For this reason also, in the absence of explicit provision to charge Internet delivery of software to tax, or to treat the software delivered over Internet as “goods” as defined in the VAT Acts, or the CST Act, an assessee would be justified in excluding this part of turnover from the charge of VAT/CST.

 

8. Supply of software and service by units in the SEZs:

 

There is sometimes, a mistaken notion that SEZs are tax havens. They are not, at lest not for the benefit for persons in the DTA who receive the goods and services from SEZ units. Section 26(a) exempts charge of customs duty on the goods or services imported into, or services provided in a SEZ or to a SEZ Unit. Similarly, clause (e) ibid, exempts Service tax ion taxable services provided to a developer or a Unit.
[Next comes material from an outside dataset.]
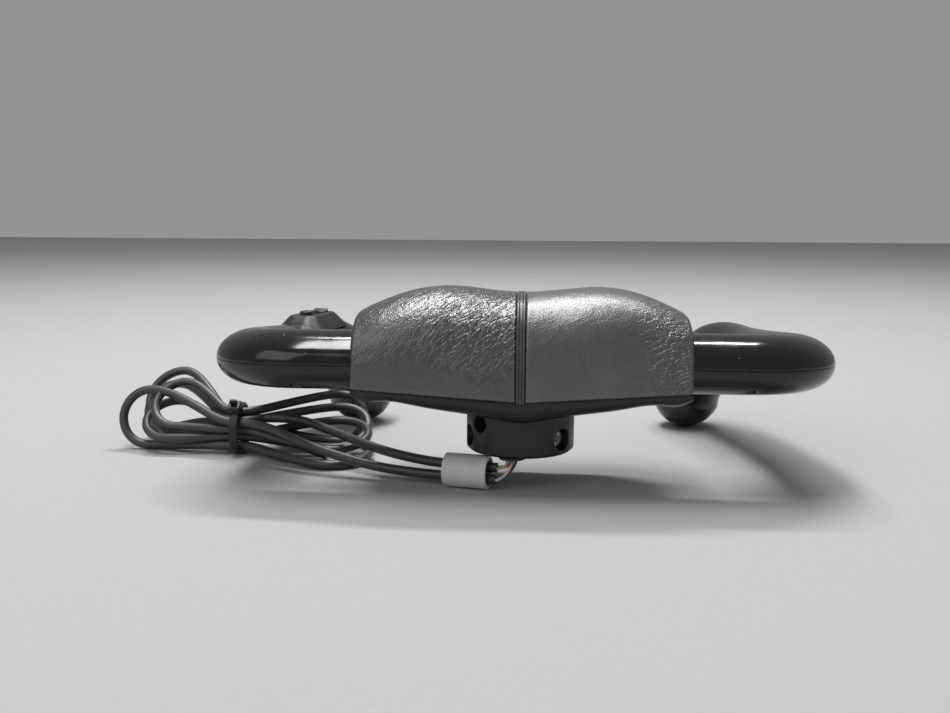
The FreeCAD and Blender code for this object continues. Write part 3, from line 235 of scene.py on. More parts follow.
class Finish:
    """A procedural finish on Object coordinates."""

    def __init__(self, name, **fixed):
        self.material = bpy.data.materials.new(name)
        self.material.use_nodes = True
        self.tree = self.material.node_tree
        self.shader = self.tree.nodes["Principled BSDF"]
        self.place = self.node("ShaderNodeTexCoord").outputs["Object"]
        self.height = None
        for socket, value in fixed.items():
            self.feed(socket.replace("_", " "), value)

    def node(self, kind, settings=None, values=None):
        made = self.tree.nodes.new(kind)
        for key, value in (settings or {}).items():
            setattr(made, key, value)
        for key, value in (values or {}).items():
            self.connect(made.inputs[key], value)
        return made

    def connect(self, socket, value):
        if isinstance(value, Level):
            value = value.socket
        if isinstance(value, bpy.types.NodeSocket):
            self.tree.links.new(value, socket)
        else:
            socket.default_value = value

    def feed(self, socket, value):
        self.connect(self.shader.inputs[socket], value)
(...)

No doubt, clause (b) ibid exempts goods and services exported from or provided from a SEZ or by a Unit. As far as DTA clearances are concerned Section 30(a) provides for charge of customs duties on the goods removed from a SEZ to the DTA. But, there is no whisper about services provided from SEZ to DTA. The significance of these provisions is that is customized or packaged software is cleared to the DTA; the SEZ is bound to charge the customs duties, which has to be borne by the DTA purchaser. In the absence of similar provision in respect of services, an output service provider situated in the SEZ has to charge Service tax also. Since this is not a case of service being provided from abroad, the service provider, i,e, the SEZ unit itself has to become the assessee, though it is supposed to be governed only by the SEZ Act, 2005. This is one of the significant points on which the Service tax law is not in harmony with the SEZ Scheme.

 

9. Conclusion:

This article is not meant to be the last word on the taxability of software under the Indian Idirect Taxes, nor can I claim to be throughly familiar with the operations of software sector. In this article, an attempt has been made to consolidate all the significant aspects of idirect tax laws applicable to software and software services. Further debate by the learned readers would help clarufy the ambiguities.